Graduations, birthdays, beach trips — and the quiet ways grief still finds its place.

Each week, I write to remember Lily — and to speak for those who still can’t. It’s how I rebuild identity after loss, and reclaim my voice, one memory at a time.

A Week Too Full (and Somehow Still Empty)



Last week was a whirlwind—chaotic, emotional, overflowing. Yet underneath it all, a quiet emptiness hummed.
One of my daughters just graduated (I wrote more about that here), and her twin’s celebration is coming up next. Between those milestones came birthdays—mine and a friend’s—Mother’s Day luncheons, beach days, laughter, and long talks over wine.
It was a week packed with joy and movement.
But maybe, just maybe, I filled the days too full. Maybe I needed the noise to soften the ache—that Lily wouldn’t be there for my birthday. That Mother’s Day still stings in her absence.

The Strange Logic of Grief



Three years in, and grief still surprises me.
There were moments last week when I didn’t think of her. I laughed—deeply, freely. I felt joy, lightness, even gratitude. Those moments don’t erase the pain, but they prove this: grief and joy aren’t enemies—they’re companions.
I used to believe that if I felt happy, I wasn’t grieving enough. I don’t believe that anymore.
It’s not grief or joy. It’s grief and joy—always both.

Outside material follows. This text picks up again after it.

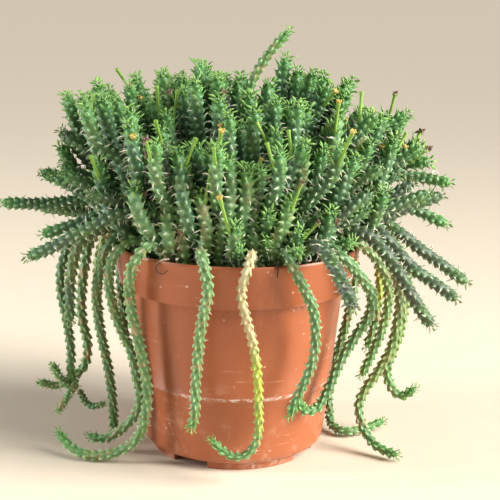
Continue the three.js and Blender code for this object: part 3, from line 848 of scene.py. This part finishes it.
SPREADING = {
    "left_low": [(-35, -31, 112), (-42, -36, 135), (-60, -42, 141), (-82, -43, 131), (-99, -42, 122),
        (-110, -41, 117)],
    "left_near": [(-36, -20, 112), (-48, -25, 132), (-66, -29, 139), (-86, -31, 133), (-104, -30, 127)],
    "left_long": [(-40, 6, 112), (-50, 3, 132), (-66, 2, 139), (-86, 1, 140), (-108, 0, 138),
        (-131, 0, 138)],
    "left_high": [(-36, 17, 112), (-47, 19, 134), (-66, 22, 146), (-90, 22, 149), (-111, 21, 150)],
    "front_grey": [(29, -40, 112), (36, -53, 127), (43, -66, 130), (49, -78, 124), (54, -88, 115),
        (58, -95, 107)],
    "right_low": [(36, -29, 112), (48, -33, 131), (66, -38, 133), (82, -40, 119), (93, -40, 102),
        (100, -40, 91), (106, -40, 83)],
    "right_near": [(41, -14, 112), (53, -16, 133), (70, -18, 135), (86, -21, 122), (96, -22, 111),
        (109, -22, 102), (122, -22, 93)],
    "right_long": [(42, 2, 112), (55, 1, 133), (75, 0, 135), (92, 0, 125), (104, 0, 116), (117, 0, 107),
        (131, 0, 97)],
    "right_middle": [(38, 11, 112), (49, 14, 134), (71, 18, 141), (96, 20, 137), (121, 18, 127)],
    "right_high": [(34, 27, 112), (49, 31, 138), (73, 34, 150), (100, 34, 152), (124, 30, 149)],
    "back_left": [(-22, 36, 112), (-31, 48, 134), (-42, 66, 141), (-53, 86, 135)],
    "back_middle": [(4, 42, 112), (6, 54, 134), (10, 76, 140), (14, 96, 133)],
    "back_right": [(25, 38, 112), (34, 50, 134), (48, 66, 143), (64, 82, 141)],
}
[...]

Staying Busy So I Don’t Break



Joy feels heavier now. Grief has reshaped me.
The “me” before loss carried less. The “me” now feels more—lives more deeply. It’s uncomfortable, but it’s real.
This journey is ongoing. And I don’t know who I’ll become through it. I just hope I stay soft. Hopeful. Able to see love, even inside pain.
Because grief doesn’t check the calendar. It slips in between celebrations. It walks with you on the beach. It whispers in laughter, pauses in silence.
It doesn't always demand attention. But it never leaves completely.

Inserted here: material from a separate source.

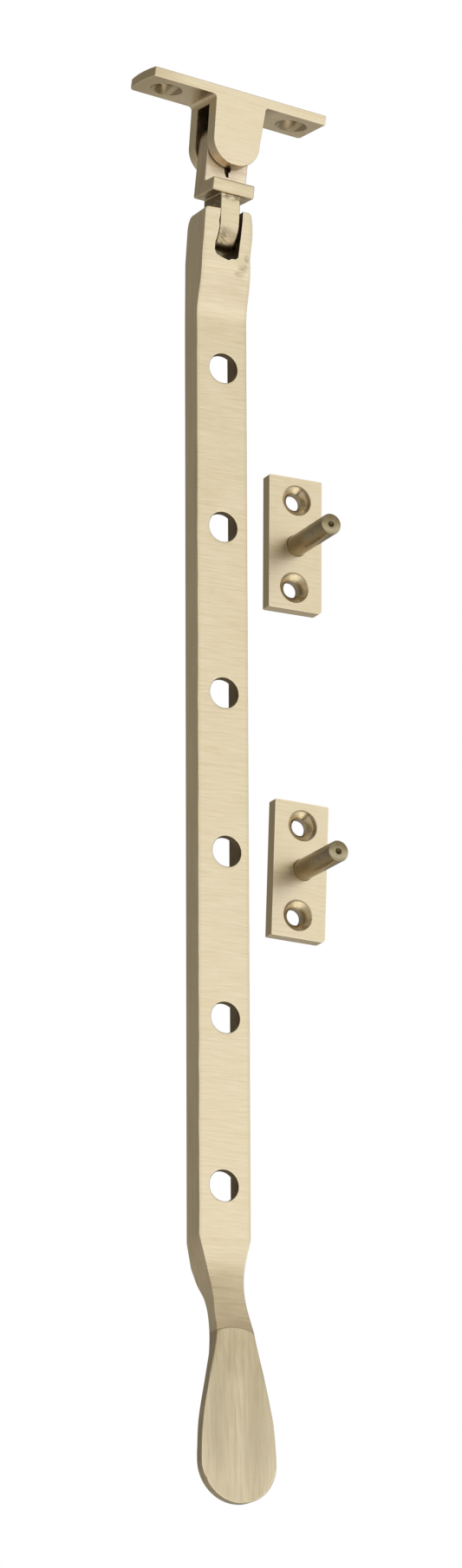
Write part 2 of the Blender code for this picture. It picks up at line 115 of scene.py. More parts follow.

A Laugh, a Beach, and a Memory



One of the most tender moments came over seafood paella on the beach.
Sunburned and sandy, we started talking about octopuses, then dolphins. Someone said, “I can’t think of dolphins without thinking about Lily.”
And just like that, her memory bloomed into the conversation.
“Lily loved dolphins.”
“You always took her to Six Flags.”
Her laughter echoed in my memory—clear, bright, unforgettable.
We used to visit the sea life park month after month. I’d grown tired of the routine. But Lily never lost her wonder.
One time, a dolphin tossed a red ball toward us. I don’t recall her exact reaction, but I remember what came next—the dolphin looked at me. And something passed between us. Quiet. Deep.

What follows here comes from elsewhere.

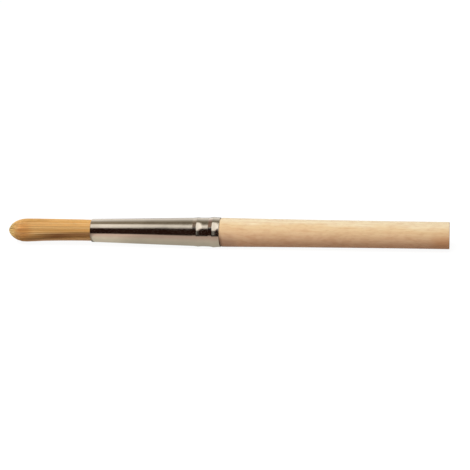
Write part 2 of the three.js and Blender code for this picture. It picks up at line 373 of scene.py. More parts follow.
def tuft_strands():
    """Centre lines of all strands. Ring k of n, counted from 0, stands at the share (k + 1/2) / n
    of the envelope's radius and holds 2 pi (k + 0.6) strands, which wander a little from their
    even places. Each strand keeps its share. It ends at its own place in the dome, e dome lengths
    from the tip, and the part 1 - (1 - e)^2 of the strands end before e, so most do close to the
    tip. Strands nearer the middle end earlier still, by 1/4 + 3/4 of their share.
    Returns points (strand, station, 3), radii (strand, station), the shares, and what colours each
    point: its strand's tone, the painted core shadow on the flanks, the amber with its painted shade
    below the shoulder, the painted bounce light underneath, and the paler tip."""
    rng = np.random.default_rng(STRAND_SEED)
    counts = np.round(2 * math.pi * (np.arange(STRAND_RINGS) + 0.6)).astype(int)
    ring = np.repeat(np.arange(STRAND_RINGS), counts)
    total = len(ring)
    in_ring = np.arange(total) - np.repeat(np.cumsum(counts) - counts, counts)
    start = rng.random(STRAND_RINGS)[ring]
    wander = rng.normal(0, WANDER_ROUND, total)
    angle = 2 * math.pi * (in_ring + start + wander) / counts[ring]
    share = (ring + 0.5 + rng.normal(0, WANDER_ACROSS, total)) / STRAND_RINGS
    share = np.clip(share, 0.01, 1 - 0.3 / STRAND_RINGS)
    ended = np.minimum(rng.random(total), 0.985)
    end = DOME_LENGTH * (1 - np.sqrt(1 - ended))
    end = FIRST_END + end * (0.25 + 0.75 * share)
    full = ROOT_X - TIP_X
    from_tip = end[:, None] + (full - end[:, None]) * STRAND_STATIONS
    out = share[:, None] * (envelope_radius(from_tip) - STRAND_DIAMETER / 2)
    freedom = np.clip((TUFT_LENGTH - from_tip) / TUFT_LENGTH, 0, 1)
    sway = rng.normal(0, SWAY, (total, 1)) * freedom
    swing = rng.normal(0, SWING, (total, 1)) * freedom
    stray = (rng.random((total, 1)) < STRAY_STRANDS) * rng.uniform(*STRAY_REACH, (total, 1))
    out = out + np.minimum(sway, SWAY) + stray * freedom**2 * share[:, None]
    around = angle[:, None] + swing
    height = AXIS_Z + out * np.sin(around) + np.interp(from_tip, SAG_AT, SAG)
    points = np.stack([TIP_X + from_tip, out * np.cos(around), height], axis=-1)
    taper = np.clip((from_tip - end[:, None]) / STRAND_TAPER, 0, 1)
    width = END_THICKNESS + (1 - END_THICKNESS) * np.sqrt(taper)
    radii = STRAND_DIAMETER / 2 * width * rng.uniform(*STRAND_THICKNESS, (total, 1))
    slant = LOCK_SLANT * share
    locks = sum(np.cos(n * angle + rng.uniform(0, 6.3) + slant) for n in LOCKS_ROUND)
    tone = 0.5 + LOCK_TONE * locks + rng.normal(0, STRAND_TONE, total)
    tone = np.clip(tone, 0, 1)
    colouring = dict(
        tone=np.repeat(tone[:, None], len(STRAND_STATIONS), axis=1),
        # Painted shade: the core shadow on both flanks.
        flank=flank_painted_core_shadow(from_tip, around),
        # Amber on top, and painted shade below the shoulder.
        amber=amber_with_painted_side_shade(from_tip, around),
        # Painted light: the bounce that pales the strands underneath.
        painted_bounce=painted_bounce_underneath(from_tip, around),
        tip=1 - ease(from_tip, 1, 4.6),
    )
    return points, radii, share, colouring


def above_level(around):
    """How far round the bundle a strand lies: 90 degrees at its top, 0 on both flanks, and -90
    underneath."""
    return np.degrees(np.arctan2(np.sin(around), np.abs(np.cos(around))))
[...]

The Calendar That Still Speaks



Later that week, my daughter’s boyfriend stayed over in Lily’s old room—now redecorated.
He pointed to the calendar on the dresser. Said he loved it.
That calendar once anchored Lily’s world. Each week, she’d point to the days as I filled them in:
“On Tuesday you have school…”
“Saturday you’re visiting Grandma!”
It wasn’t just a planner. It was her rhythm. Her language for time.

The Soft, Unexpected Gifts



What stayed with me weren’t the packed events—but the soft, unscheduled gifts.
The ways Lily showed up in laughter, in memory, in stories passed down to people who never met her but now carry her with them.